Schumann continues, “I say I would suggest, for I am still not convinced of my error. A composer as prolific as Schubert may well, in haste, have written Sonata when what he really had in mind was a symphony. Knowing his style and his manner of writing for the piano and comparing this work with his other sonatas where the purest pianistic character is evident, I cannot but think that it was composed for the orchestra. You can hear the strings, the woodwind, the tutti, some solos, the drum roll; the symphonic form in all its breadth and depth.”
Joseph Joachim went ahead and orchestrated the “Grand Duo” in 1855, and the musicologist and composer Donald Francis Tovey included this orchestration in his book analysing symphonies. He wrote, “there is not a trace of piano style in the work.” More recently, the Sonata has been more readily appreciated as a piano work with orchestral effects, one of many other piano works by Schubert that have been called “symphonies in disguise.”
Actually, Schubert wrote two sonatas for piano 4-hands. While the “Grand Duo” dates from 1824, the “Grande Sonata” originated in 1818. The two works couldn’t be more different, as the “Grande Sonata” seems very close to the world of Mozart, “the unique combination of purity, subtlety and emotional richness of whose music was an abiding source of wonder to Schubert.”
A grand opening gesture, a wonderful curtain-raiser, proceeds to an easy-going theme. The contrasting second subject sounds in a remote key, but it cheekily meanders back to the correct key just in time to close the exposition. Schubert also introduces a charming new melody in the middle of the development, which will be echoed in the beautiful slow movement. The Rondo finale takes a renewed look at Mozart with a dramatic, almost operatic middle section and replaces the development.
The work stems from Schubert’s time at the Esterházy’s estate at Zseliz in Hungary, and it found the composer in a jovial mood. He writes, “I am in the best of health. I live and compose like a god, as though indeed nothing else in the world were possible… I am really alive at last, thank God!”
Polonaises, D. 599
Schubert published a couple of sets of Polonaises in 1826 and 1827. The young Robert Schumann, not yet seventeen, was already reviewing for a Frankfurt publication and wrote of “most original and very richly melodious little movements… The execution is difficult at times on account of the sometimes surprising and sometimes far-fetched modulations. Thoroughly recommended.”
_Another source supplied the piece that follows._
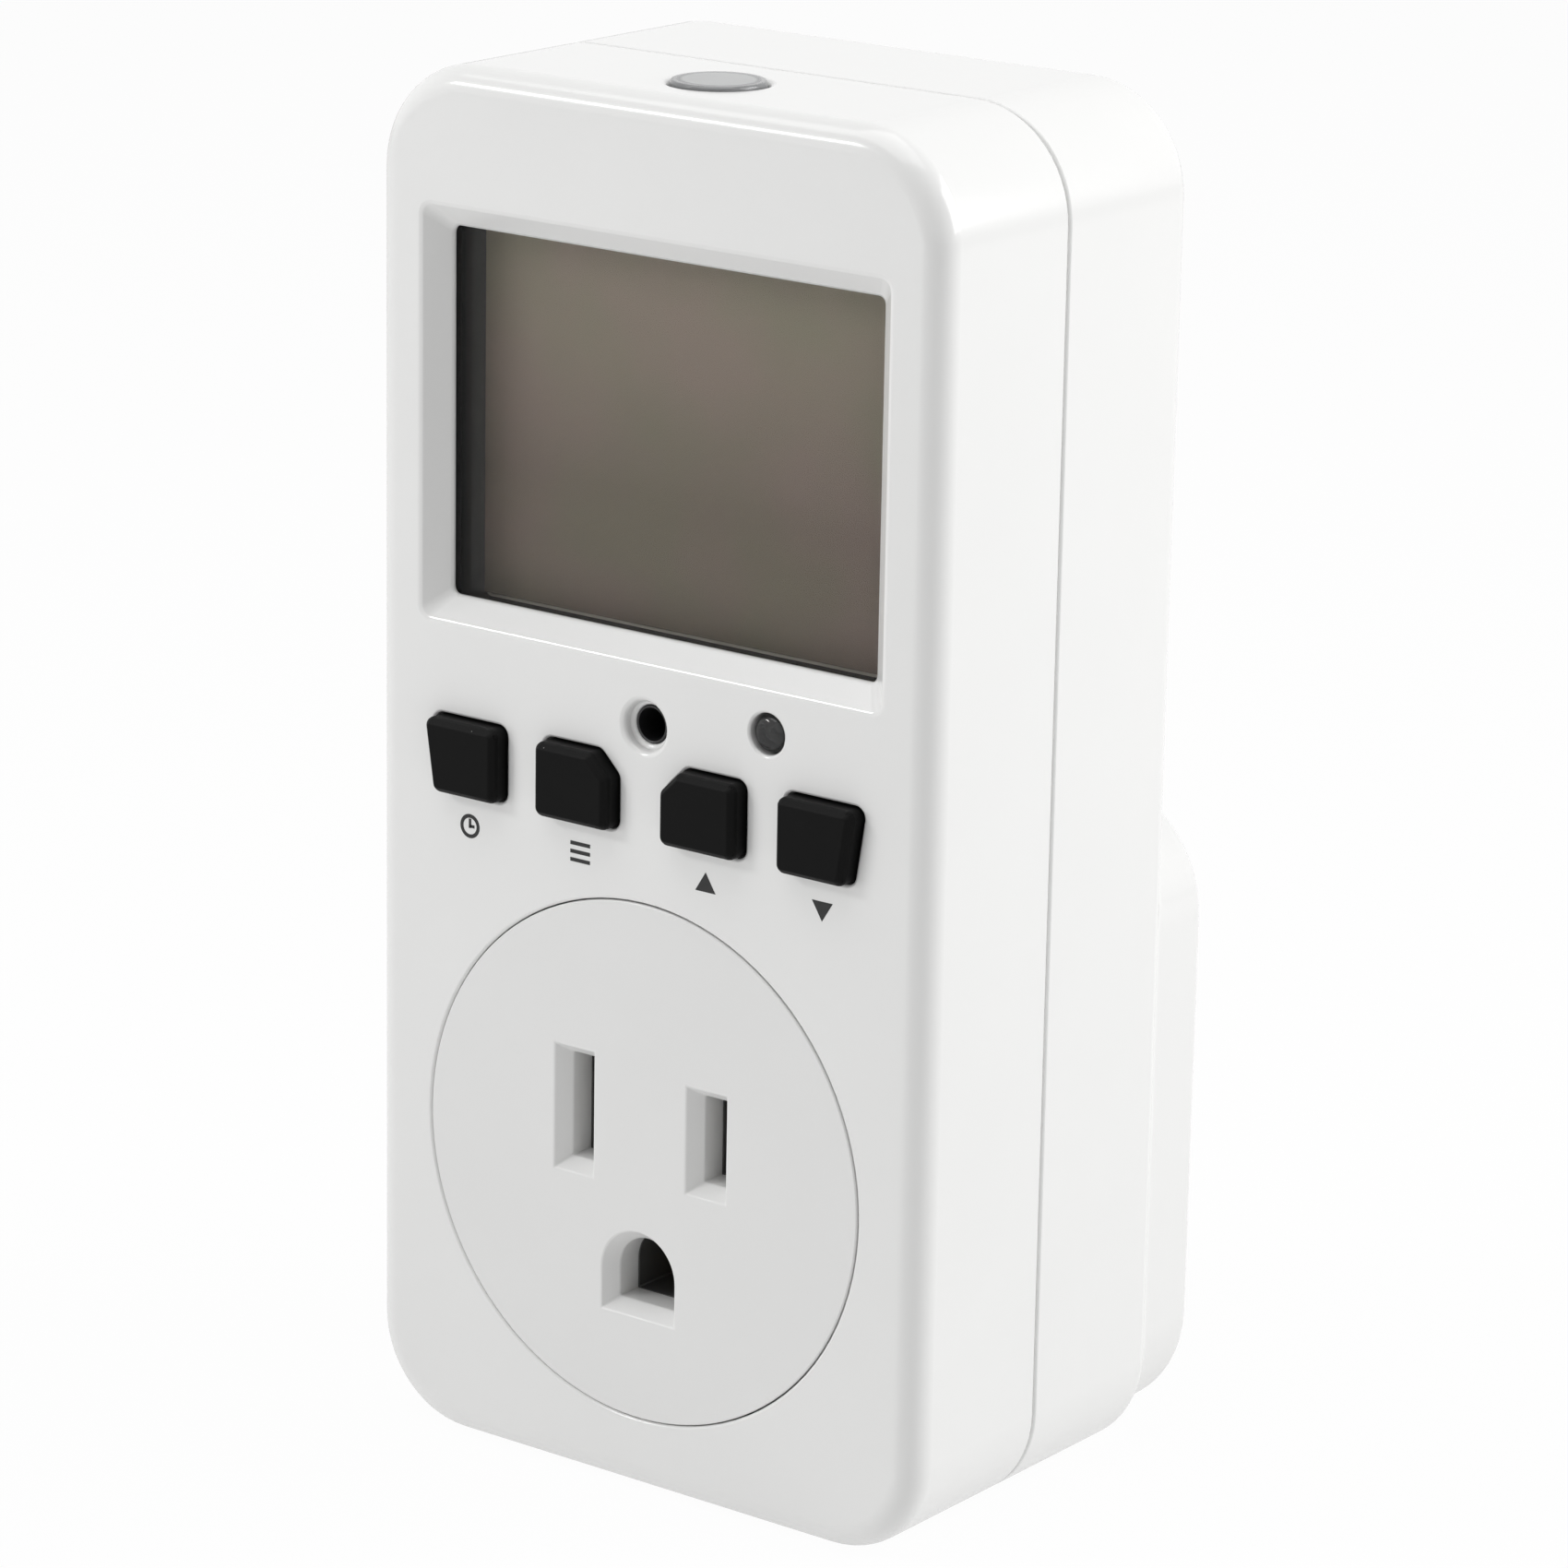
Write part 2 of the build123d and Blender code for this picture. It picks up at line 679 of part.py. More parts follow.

Schumann called them “romantic rainbows over a sublimely slumbering universe,” as Schubert turned the Polish courtly ceremonial style of music into his own delightful and sparkling character pieces. The Polonaises for piano 4-hands range from light and airy to robust and balletic, but all unfold in three-part form and venture into unexpected keys.
Fugue in E minor of Piano 4-hands, D. 952
In 1828, Schubert and his friend Franz Lachner were invited by Johann Schikh, the editor of a Viennese magazine for art, literature, theatre, and fashion, for a country outing to Baden, near Vienna. Apparently, Schikh told Schubert, “Tomorrow morning, we shall go to Heiligenkreuz to hear the famous organ there. Perhaps you could both compose a small piece and perform it there?” Schubert suggested the composition of a four-hand fugue, which was completed by midnight.As Lachner reports, “on the next day, at 6 in the morning, we travelled to Heiligenkreuz where the fugues were performed in the presence of several monks.” The fugue subject had already appeared in Schubert’s counterpoint lesson with Simon Sechter, and it might well have been his very last completed composition. As he wrote to a friend eight days later, “I am ill. I have had nothing to eat or drink for eleven days now and can only wander feebly and uncertainly between armchair and bed.”
Fantasie in F minor, D 940
Schubert composed a number of Fantasies, but the one in F minor, D 940, is surely one of the best-loved works in the piano duet literature. But what is more, it is widely considered one of Schubert’s greatest masterpieces. Dedicated to Countess Caroline Esterházy, this work completely leaves the sphere of informal social gatherings. During the first months of his last year of life, Schubert created a work of almost symphonic form, whose elegiac atmosphere at the beginning sets the tone for the entire work. Schubert scholar John Reed called it “a work which in its structural organisation, economy of form, and emotional depth represents Schubert’s art at its peak.”
Although Schubert called it a Fantasie and the work unfolds in one continuous flow of music, it might well be structured in the manner of a sonata in four movements. The opening “Allegretto molto moderato” evolves from a murmuring accompaniment that features a theme of halting rhythms and chirping grace notes. When Schubert almost hypnotically repeats the theme, the music has effortlessly shifted from F minor to F Major. The rhythmically conceived second subject drives directly into a powerful “Largo.” We move directly into the “Allegro vivace,” a sparkling scherzo of nostalgia followed by a delicate trio. The trio breaks suddenly, and the music eventually plunges into a complex fugue, which takes us to the point of despair. The concluding section brings back the music from the very beginning, and contrapuntal complexity drives the Fantasie to its climax. It all ends with some heart-rendering chords that bring this masterwork to a quiet close.
A scholar writes, “that a legacy of such beauty should have been bequeathed to all humanity as a result of Schubert’s pain and suffering is a miracle in itself.” And Schubert himself commented in the final moments of his life, “the product of my genius and my misery, and that which I have written in my greatest distress, is that which the world seems to like best.”
Franz Schubert died in Vienna on November 19, 1828, and he was buried at his own request near Beethoven. Schubert had carried the torch at Beethoven’s funeral a year before his own death.